How to build your business around brand and the different types of people developing brands today
Most CEOs and management teams build their business around product. Market leaders know they must build their business around brand.
This defines your brand DNA, which helps everyone focus on what’s important for the business to grow. Without everyone truly understanding your brand DNA, people inside and outside the business will struggle to engage and deliver the brand’s true passion, purpose and vision.
How to define your brand DNA
There are several key ingredients for defining brand DNA and making your business stand out from the crowd.
Connect the brand ecosystem
How the whole business joins together to create one message.

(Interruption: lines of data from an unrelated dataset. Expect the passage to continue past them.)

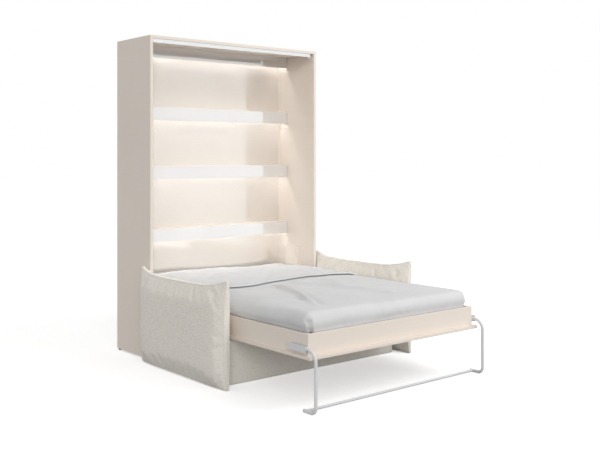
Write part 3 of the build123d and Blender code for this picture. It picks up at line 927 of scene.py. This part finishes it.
def make_fold():
    """The turned-back end: a thick layer that follows the duvet across the bed.

    Its section along the bed is a closed loop: from the head end along the underside, round a half circle at
    the fold, and along the top back to the head end. It is carried across the duvet's rounded profile and
    thins out where it goes down inside the rails, where its two ends are open.
    """
    bedding = bpy.context.scene.bed_bedding
    top, thick = bedding.crown / MM, bedding.fold / MM
    across = np.linspace(-1, 1, 151)
    edge, drop = side_edge(across, np.full_like(across, -200))
    reach = DUVET_HALF_W - edge
    arc = np.clip((np.abs(across) - FLAT_SHARE) / BEND_SHARE, 0, 1) * math.pi / 2
    hang = np.clip((np.abs(across) - 1 + HANG_SHARE) / HANG_SHARE, 0, 1) * (top - drop - DUVET_LOW + 10)
    flat = np.clip(np.abs(across) / FLAT_SHARE, 0, 1) * reach
    sign = np.sign(across)
    px = sign * (flat + edge * np.sin(arc))
    pz = top - drop * (1 - np.cos(arc)) - hang
    nx = sign * np.sin(arc) / edge
    nz = np.cos(arc) / drop
    size = np.hypot(nx, nz)
    nx, nz = nx / size, nz / size
    body = thick * (1 - 0.75 * smooth_step(arc, 0.5, 1.5))
    px, pz, nx, nz, arc, body = (column[:, None] for column in (px, pz, nx, nz, arc, body))
    front, half = curve_through(px, FOLD_LINE), body / 2
    turn = np.linspace(-math.pi / 2, math.pi / 2, 9)[1:-1]
    under_y = DUVET_HEAD + (front + half - DUVET_HEAD) * np.linspace(0, 1, 60)
    bend_y = front + half - half * np.cos(turn)
    over_y = under_y[:, ::-1]
    y = np.concatenate([under_y, bend_y, over_y], 1)
    spread = np.broadcast_to(px, over_y.shape)
    puff = 6 * np.exp(-(((px + 150) / 330) ** 2)) + 3 * drift(spread, over_y, 330, 21)
    puff = puff + 1.6 * drift(spread, over_y, 130, 22)
    pillow = smooth_step(over_y, -430, -100) * (1 - 1.1 * smooth_step(over_y, 60, 340))
    rise = pillow * 12 * (1 - (px / 760) ** 6) + puff * smooth_step(over_y, -560, -430)
    head_end = 1 - (1 - smooth_step(DUVET_HEAD - over_y, 0, 26)) * 0.9
    gap = FOLD_GAP + 7.5 * np.exp(-(under_y - under_y[:, -1:]) / 30)
    bend_lift = half * (1 + np.sin(turn)) + 7.0
    over_lift = body * head_end + rise * (1 - smooth_step(arc, 0.6, 1.5)) * head_end
    lift = np.concatenate([gap, np.maximum(bend_lift, FOLD_GAP), over_lift + 1.5], 1)
    ground = duvet_lift(np.broadcast_to(px, y.shape), y) * (1 - smooth_step(arc, 0.2, 0.9))
    x = px + nx * lift
    z = pz + nz * (lift + ground)
    rows, count = y.shape
    points = np.stack([x, y, z], -1).reshape(-1, 3)
    i, j = np.meshgrid(np.arange(rows - 1), np.arange(count), indexing="ij")
    after = (j + 1) % count
    quads = np.stack([i * count + j, i * count + after, (i + 1) * count + after, (i + 1) * count + j], -1)
    fold = make_piece("duvet_turnback", to_frame(points), quads.reshape(-1, 4), "bed_linen", "bed")
    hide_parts("duvet_fold")


# ---------------------------------------------------------------- studio

CAMERA_AT = (-3.8905, -4.760, 1.440)
CAMERA_TURN = 0.695026
CAMERA_LENS = 52.01
CAMERA_SHIFT = -0.1125
KEY_AT, KEY_TARGET, KEY_SIZE = (2.9, -3.4, 4.7), (0, 0.5, 0.9), 3.4
FILL_AT, FILL_ANGLE = (-4.8, -7.2, 3.2), math.radians(40)
FLOOR_HALF = 60


def make_camera():
    """A level camera off the bed's left front corner, shifted down so that uprights stay upright."""
    data = bpy.data.cameras.new("camera")
    data.lens = CAMERA_LENS
    data.sensor_width = 36
    data.shift_y = CAMERA_SHIFT
    data.clip_end = 100
    camera = bpy.data.objects.new("camera", data)
    camera.location = CAMERA_AT
    camera.rotation_euler = (math.pi / 2, 0, -CAMERA_TURN)
    bpy.context.scene.collection.objects.link(camera)
    bpy.context.scene.camera = camera


def make_floor(colour):
    """A wide pale floor: near white to the camera and mirrors, but it lights the object only moderately."""
    f = Finish("studio_floor", roughness=0.9, specular_ior_level=0.0)
    f.set("Base Color", f.mix(f.noise(1.5), shade(colour, 0.98), shade(colour, 1.0)))
    pale = f.node("ShaderNodeBsdfDiffuse", {}, {"Color": (0.80, 0.80, 0.80)})
    glow = f.node("ShaderNodeEmission", {}, {"Strength": 0.46})
    seen = f.node("ShaderNodeAddShader", {}, {0: pale, 1: glow})
    direct = f.node("ShaderNodeLightPath", output="Is Camera Ray")
    mirrored = f.node("ShaderNodeLightPath", output="Is Glossy Ray")
    shown = f.node("ShaderNodeMath", {"operation": "MAXIMUM"}, {0: direct, 1: mirrored})
    both = f.node("ShaderNodeMixShader", {}, {0: shown, 1: f.shader.outputs[0], 2: seen})
    output = next(n for n in f.tree.nodes if n.type == "OUTPUT_MATERIAL")
    f.fill(output.inputs["Surface"], both)
    corners = [(x * FLOOR_HALF, y * FLOOR_HALF, 0) for x, y in ((-1, -1), (1, -1), (1, 1), (-1, 1))]
    floor = new_object("studio_floor", corners, [(0, 1, 2, 3)])
    floor.data.materials.append(f.material)


def make_sky(horizon, zenith):
    """White light from all round, weaker overhead; the camera and mirrors see plain white."""
    world = bpy.data.worlds.new("studio")
    bpy.context.scene.world = world
    world.use_nodes = True
    tree = world.node_tree
    sky = next(n for n in tree.nodes if n.type == "BACKGROUND")
    sky.inputs["Color"].default_value = (1, 1, 1, 1)
    heading = tree.nodes.new("ShaderNodeTexCoord")
    parts = tree.nodes.new("ShaderNodeSeparateXYZ")
    height = tree.nodes.new("ShaderNodeMapRange")
    height.inputs["To Min"].default_value = horizon
    height.inputs["To Max"].default_value = zenith
    path = tree.nodes.new("ShaderNodeLightPath")
    seen = tree.nodes.new("ShaderNodeMath")
    seen.operation = "MAXIMUM"
    level = tree.nodes.new("ShaderNodeMapRange")
    level.inputs["To Max"].default_value = 1.0
    for start, end in (
        (heading.outputs["Generated"], parts.inputs[0]),
        (parts.outputs["Z"], height.inputs["Value"]),
        (path.outputs["Is Camera Ray"], seen.inputs[0]),
        (path.outputs["Is Glossy Ray"], seen.inputs[1]),
        (seen.outputs[0], level.inputs["Value"]),
        (height.outputs["Result"], level.inputs["To Min"]),
        (level.outputs["Result"], sky.inputs["Strength"]),
    ):
        tree.links.new(start, end)


def aim(light, origin, target):
    """Places a light and points it; mirrors don't see it."""
    light.location = origin
    direction = Vector(target) - Vector(origin)
    light.rotation_euler = direction.to_track_quat("-Z", "Y").to_euler()
    light.visible_glossy = False
    bpy.context.scene.collection.objects.link(light)


def make_lamps(key, fill):
    """A broad soft light over the bed's right front corner, and a softer one from the left."""
    data = bpy.data.lights.new("key", "AREA")
    data.energy = key
    data.size = KEY_SIZE
    aim(bpy.data.objects.new("key", data), KEY_AT, KEY_TARGET)
    data = bpy.data.lights.new("fill", "SUN")
    data.energy = fill
    data.angle = FILL_ANGLE
    aim(bpy.data.objects.new("fill", data), FILL_AT, (0, 0, 0))


# ---------------------------------------------------------------- operators

class BED_OT_cabinet(bpy.types.Operator):
    """Finish the carcass, the fascias, the shelves and the closing profile"""
    bl_idname = "bed.finish_cabinet"
    bl_label = "Finish cabinet"

    def execute(self, context):
        finish_nodes("cashmere_board", "gloss_back", "gloss_fascia", "closing_aluminium", "white_plastic")
        return {"FINISHED"}


class BED_OT_lights(bpy.types.Operator):
    """Finish the light strips and their supply"""
    bl_idname = "bed.finish_lights"
    bl_label = "Finish lights"

    def execute(self, context):
        finish_nodes("led_aluminium", "led_opal")
        return {"FINISHED"}


class BED_OT_mechanism(bpy.types.Operator):
    """Finish the lift mechanism, its struts and covers"""
    bl_idname = "bed.finish_mechanism"
    bl_label = "Finish lift mechanism"

    def execute(self, context):
        finish_nodes("cover_plastic", "zinc_steel", "bush_brass", "strut_black", "strut_chrome")
        return {"FINISHED"}


class BED_OT_slats(bpy.types.Operator):
    """Finish the slats, their holders, the folding leg and the sofa's timber"""
    bl_idname = "bed.finish_slats_and_leg"
    bl_label = "Finish slats and leg"

    def execute(self, context):
        finish_nodes("birch", "black_plastic", "leg_paint", "sofa_timber")
        return {"FINISHED"}


class BED_OT_arms(bpy.types.Operator):
    """Sew the two arm cushions"""
    bl_idname = "bed.sew_arms"
    bl_label = "Sew arms"

    def execute(self, context):
        make_arm("arm_left", -1, 11)
        make_arm("arm_right", 1, 23)
        return {"FINISHED"}


class BED_OT_seat(bpy.types.Operator):
    """Upholster the seat base"""
    bl_idname = "bed.sew_seat"
    bl_label = "Upholster seat"

    def execute(self, context):
        make_seat()
        return {"FINISHED"}


class BED_OT_bedding(bpy.types.Operator):
    """Make the mattress, the duvet and its turned-back end"""
    bl_idname = "bed.make_bedding"
    bl_label = "Make bedding"

    def execute(self, context):
        make_mattress()
        make_duvet()
        make_fold()
        return {"FINISHED"}


class BED_OT_stage(bpy.types.Operator):
    """Set the studio: floor, light and camera"""
    bl_idname = "bed.set_stage"
    bl_label = "Set stage"

    def execute(self, context):
        studio = context.scene.bed_studio
        make_floor(tuple(studio.floor))
        make_sky(studio.horizon, studio.zenith)
        make_lamps(studio.key, studio.fill)
        make_camera()
        context.scene.view_settings.view_transform = "Standard"
        return {"FINISHED"}


OPERATORS = (
    BED_OT_cabinet, BED_OT_lights, BED_OT_mechanism, BED_OT_slats,
    BED_OT_arms, BED_OT_seat, BED_OT_bedding, BED_OT_stage,
)


class BED_PT_maker(bpy.types.Panel):
    """Sizes, colours and making of the wall bed"""
    bl_idname = "BED_PT_maker"
    bl_label = "Wall Bed"
    bl_space_type = "VIEW_3D"
    bl_region_type = "UI"
    bl_category = "Wall Bed"

    def draw(self, context):
        for group_name, group in GROUPS.items():
            box = self.layout.box()
            for key in group.__annotations__:
                box.prop(getattr(context.scene, group_name), key)
        for operator in OPERATORS:
            self.layout.operator(operator.bl_idname)


CLASSES = (*GROUPS.values(), *OPERATORS, BED_PT_maker)


def register():
    for cls in CLASSES:
        bpy.utils.register_class(cls)
    for name, group in GROUPS.items():
        setattr(bpy.types.Scene, name, PointerProperty(type=group))


def unregister():
    for name in GROUPS:
        delattr(bpy.types.Scene, name)
    for cls in reversed(CLASSES):
        bpy.utils.unregister_class(cls)


def main():
    """Registers the add-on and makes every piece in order."""
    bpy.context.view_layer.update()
    register()
    for operator in OPERATORS:
        group, name = operator.bl_idname.split(".")
        getattr(getattr(bpy.ops, group), name)()


if __name__ == "__main__":
    main()
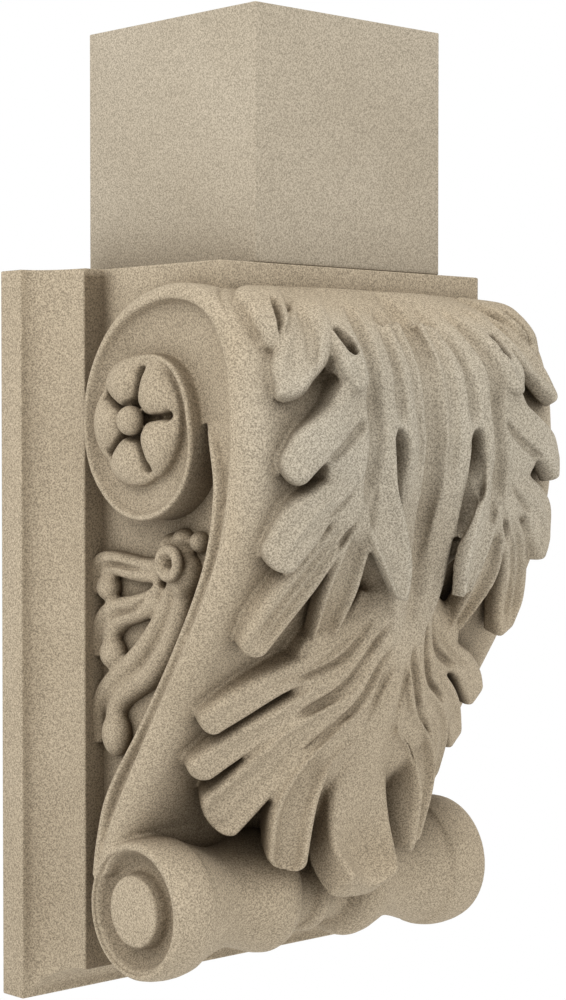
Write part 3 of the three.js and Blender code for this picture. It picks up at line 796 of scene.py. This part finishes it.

Create the brand blueprint
Enables the business to understand its market gap and deliver key brand messaging. It also enables everyone to understand the core values.
Create business clarity
Everyone in the business can articulate what you are – and most importantly what you aren’t – what you want to be known for and how you want clients to feel.
Provide focus
If people understand your target audience, they can engage and interact with these specific needs and desires rather than speaking to everyone.
Define your game
What’s the big game you’re looking to play and how do you know when you’ve arrived? Both commercially and culturally.
Tell the story
Ensure people understand your story and can believe it.
What types of people are creating brands today? We observe three types of people creating brands in the market:
Builders
People in the early stage of business growth – typically 80k-1.2m.
Renovators
People in a mature brand that haven’t continued to invest. The once famous brand is lying dormant and needs renovation to come back and exceed its former glory.
Refreshers
People who constantly refresh their brand. These businesses might be market leaders already. Or they simply understand the value in providing a regular spend to refresh their brands and associated tools.
People commonly invest in a brand at one point, say 1m in revenue and don’t invest again until they reach 10m. This pattern of ‘build then run-out, rebuild, run-out…’ is a huge cost as the expense of renovating and rebuilding a brand is enormous.
We encourage people to become ‘refreshers’ by consistently investing in their brand rather than relying on renovation. Refreshing costs less and the ROI is much higher.